Successful growth teams are the ones who failed the most!

Successful growth teams are the ones who failed the most! ATTACH

Growth Hacking here is defined as the methodology of constant experimenting and testing across the whole customer journey, aiming to unlock hidden opportunities and achieve long-term sustainable growth.

Layers to build successful growth teams

1) KPIs

The rationality behind such discovery is pretty straightforward: growth teams are owners of three types of KPIs that are structure in a cadence (from macro to micro):

  • First layer: North Star Metric
  • Second layer: Objectives, or One Metric That Matters
  • Third layer: Experiment or Test;

2) Purpose

Each of them has a different purpose but an equally important responsibility in the trajectory of a growth team:

  • *First layer*: the strategic level, to ensure that growth has an in (company) and out (customer) perspective of where they are heading.
  • *Second layer*: the operational level, to ensure that the growth team is focusing on the right problem at that point in time, which is also the biggest growth/improvement opportunity;
  • *Third layer*: the tactical level, to ensure that the growth team’s activity is deploying high-tempo and small scale tests

3) Success

So what does a win means for each layer of the growth KPIs?

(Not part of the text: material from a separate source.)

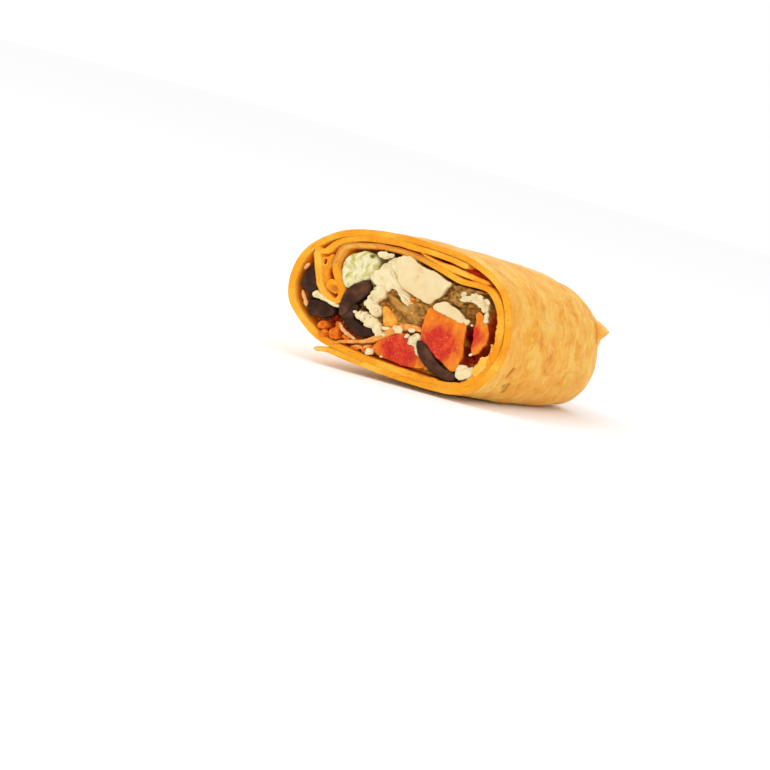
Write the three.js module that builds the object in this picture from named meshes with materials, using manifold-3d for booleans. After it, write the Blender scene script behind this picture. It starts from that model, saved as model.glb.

  • *First layer*: You are growing both in terms of value perceived by your customers (who are using more your product) and by your company (who is growing in revenue, market share, etc)
  • *Second layer*: You have reached your target (sub-metric) and found a new way to solve a problem that is scalable, repeatable, and can be deployed on a larger scale.
  • *Third layer*: You are taking measured and control risks by running tests and experiments — always connected to the challenge above — to unlock growth opportunities;

    focus on 1 problem at the time (spend time figuring what that should be) and execute as many tests and experiments as you can (effectiveness) — if 1 out 10 experiments is validated (90% failure rate).